A LIRE : La crise de la masculinité. Autopsie d’un mythe tenace, de Francis Dupuis-Déri, éditions du Remue-Ménage, 2018. Sortie en librairie en France le 24 janvier 2019.
Alpha Mâle. Séduire les femmes pour s’apprécier entre hommes, de Mélanie Gourarier, éditions Seuil, 2017.
CET ARTICLE FAIT PARTIE D’UN DOSSIER EN QUATRE PARTIES : «La crise de la masculinité n’existe pas» ; «Faut-il tuer les garces blondes et gâtées ?» ; «Insurrection Beta : rêve érotique sanglant ?» ; «Ecole de la masculinité: bonne ou mauvais idée ?»
POUR EN SAVOIR PLUS SUR LE MARCHE DU SEXE :
«Pourquoi les femmes dominent le marché du sexe ?»
«Peut-on aimer le sexe, sans avoir à s’en cacher ?»
«Faut-il dire non pour se faire aimer?»
«Les hommes : phobiques de l’engagement ?»
«On ne négocie pas avec le sexe»
«Idée reçue : l’homme demande, la femme refuse»
«Soyez érotique, devenez des battants»
«Il faut coucher pour réussir ma fille»
«Faire l’amour pour faire plaisir ?»NOTES
(1) «Je vais prendre un grand plaisir à vous massacrer.
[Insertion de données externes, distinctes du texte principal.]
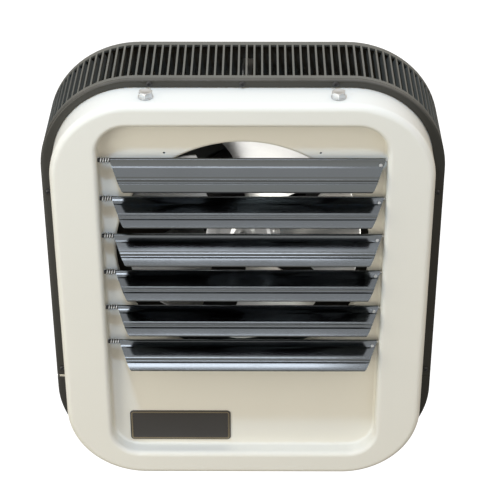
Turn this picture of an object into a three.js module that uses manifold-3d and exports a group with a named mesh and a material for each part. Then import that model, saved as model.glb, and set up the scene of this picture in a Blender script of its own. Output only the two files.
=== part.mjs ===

Vous allez finalement voir qui je suis, en vérité, le supérieur, le vrai mal Alpha.» (Transcription de la dernière vidéo postée par Elliot Rodger).
(2) Egalistan : jeu de mot sur Taliban et égalitaire. Egalistan désigne une société dystopique composée d’hommes et de femmes indifférenciés, n’ayant plus rien «de sexy, ni de désirable», puisqu’ayant aboli toutes les différences entre le masculin et le féminin. (Source : La crise de la masculinité, Francis Dupui-Déri).
(3) Un des plus connu, l’américain Roosh V. présente son site Return of Kings (Retour des rois) comme un «blogue pour hommes hétérosexuels et masculins [...] qui croient que les hommes devraient être masculins et les femmes devraient être féminines. [...] Ce site se veut un espace sécuritaire sur le Web pour ces hommes qui ne sont pas d’accord avec la direction dans laquelle va la culture occidentale. Les femmes et les homosexuels n’ont pas le droit de placer des commentaires.»